The fourth set was steadier, as both Nadal and Medvedev began showing signs of fatigue. They were both working to shorten points, coming to net often and redlining their ground strokes. It was as if they sensed that the match would go to a fifth set, and, when Nadal was broken, serving at 4–5, it did. Medvedev had his break-point opportunities in the fifth—two in the second game—but Nadal saved them, the second with a violent, inside-out forehand winner, which came shortly after the chair umpire had slapped him with a fault for taking too much time to serve. But it was his slow and low backhand slice that ultimately undid Medvedev, forcing the younger player to bend and to generate pace on his own. In the fifth game, with Medvedev serving and up 40–love, Nadal managed to slice his way to deuce and eventually break serve, with a forehand winner after a wild zig-zag twenty-eight-shot rally. The match wasn’t over, exactly. There were more breaks of serve. But, at this point, Nadal and Medvedev were two fighters out on their feet, refusing to drop their gloves. After the final ball sailed long, Nadal lay on his back for some time, relieved and victorious. Then he rose, and, after basking in the crowd’s applause and greeting Medvedev at the net, he put away his racquets, went to his chair, and wept.

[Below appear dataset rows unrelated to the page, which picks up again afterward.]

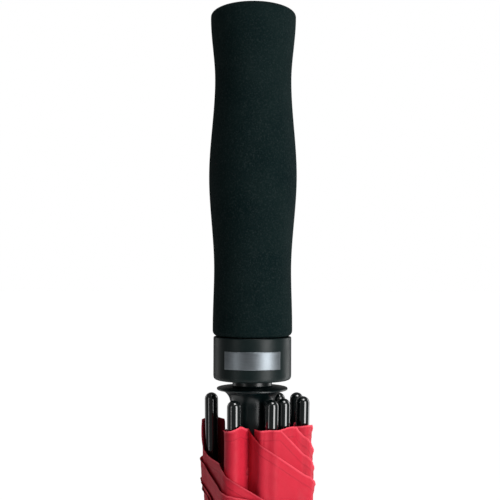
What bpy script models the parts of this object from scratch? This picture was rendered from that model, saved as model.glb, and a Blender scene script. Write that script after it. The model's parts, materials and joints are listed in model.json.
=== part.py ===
"""Automatic stick golf umbrella, closed, with the handle up.

Metres, +Z up. The shaft axis is Z and the ferrule's end face is z = 0.
Eight ribs hinge in the crown near the bottom. Their tips stand round the
runner, just under the handle. Each rib is two halves with a hinge between
them, which stands for the bend of the fibreglass. Each stretcher hinges on
its rib and meets the runner's ring when closed and when open.
"""

import math

import bmesh
import bpy
from mathutils import Matrix, Vector

MM = 0.001
GAP = 0.3 * MM
RIBS = 8
X_AXIS = Vector((1.0, 0.0, 0.0))
Y_AXIS = Vector((0.0, 1.0, 0.0))
Z_AXIS = Vector((0.0, 0.0, 1.0))

# Heights along the shaft
FERRULE_TOP_Z = 55.7 * MM
PIVOT_Z = 88.0 * MM
RING_Z = 771.5 * MM
HEM_Z = 810.0 * MM
TIP_TOP_Z = 823.4 * MM
FLANGE_Z = 827.0 * MM
COLLAR_LOW_Z = 831.7 * MM
COLLAR_TOP_Z = 851.3 * MM
GRIP_LOW_Z = 851.6 * MM
GRIP_TOP_Z = 1007.0 * MM

# Shaft and ferrule
SHAFT_R = 7.0 * MM
SHAFT_BORE_R = 5.6 * MM
SHAFT_TOP_Z = 985.0 * MM
BORE_R = SHAFT_R + GAP
FERRULE_PLUG = 18.0 * MM
FERRULE_END_R = 4.0 * MM
FERRULE_R = 5.0 * MM
FERRULE_FLANGE_R = 8.2 * MM

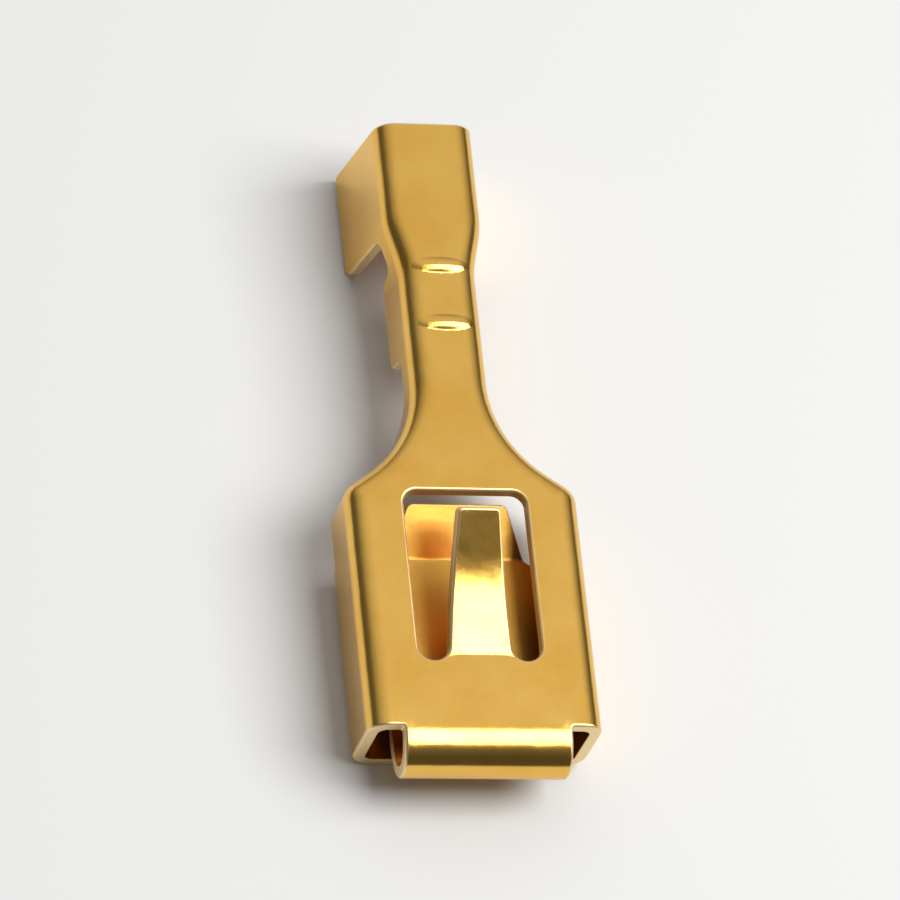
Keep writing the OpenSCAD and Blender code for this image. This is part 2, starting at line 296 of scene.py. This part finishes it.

The match will be remembered in part as a moment of arrival for Medvedev, who, earlier in the tournament, had generated some misunderstanding as to who he really is. During his third-round match, he ripped a towel from a ball person, slyly gave the finger to a crowd that started booing him, and, later, after he’d won, trolled them with mock congratulations. But he is not, in fact, especially hotheaded or mean-spirited, and, on Sunday, he won over a stadium filled with those who’d come to cheer for Rafa. His post-match remarks on the court were warm and open-hearted, and spoke to what just about every high-school tennis coach tries to instill in his players.

The match should figure, too, in the ongoing evaluation and reëvaluation of Nadal. This marked his nineteenth grand-slam title, just one shy of Roger Federer’s record twenty. Nadal is five years younger than Federer, and, late in every spring, there is always Paris—the French Open—where he simply wins and wins. He is the king of clay; he also deserves to be considered one of the greatest hard-court players of all time. Sunday’s win marks his fourth U.S. Open championship, tying him with John McEnroe. Only Pete Sampras and Federer, with five, have won more since the tournament moved to Flushing, and onto hard courts, in 1978. Nadal has also won the Australian Open, beating Federer to do so; the championship at Indian Wells, three times; and the Roger’s Cup, in Canada, five times—all on hard surfaces. At the U.S. Open, he has beaten Novak Djokovic, the greatest hard-court player of this era, twice. Nadal has often complained that hard courts have hobbled his knees, that too many tournaments are played on the surface. But what he’s mostly done on hard courts is conquer what daunts him, by fighting the kinds of relentless battles that he relishes, as he did against a rising hard-court comer on Sunday.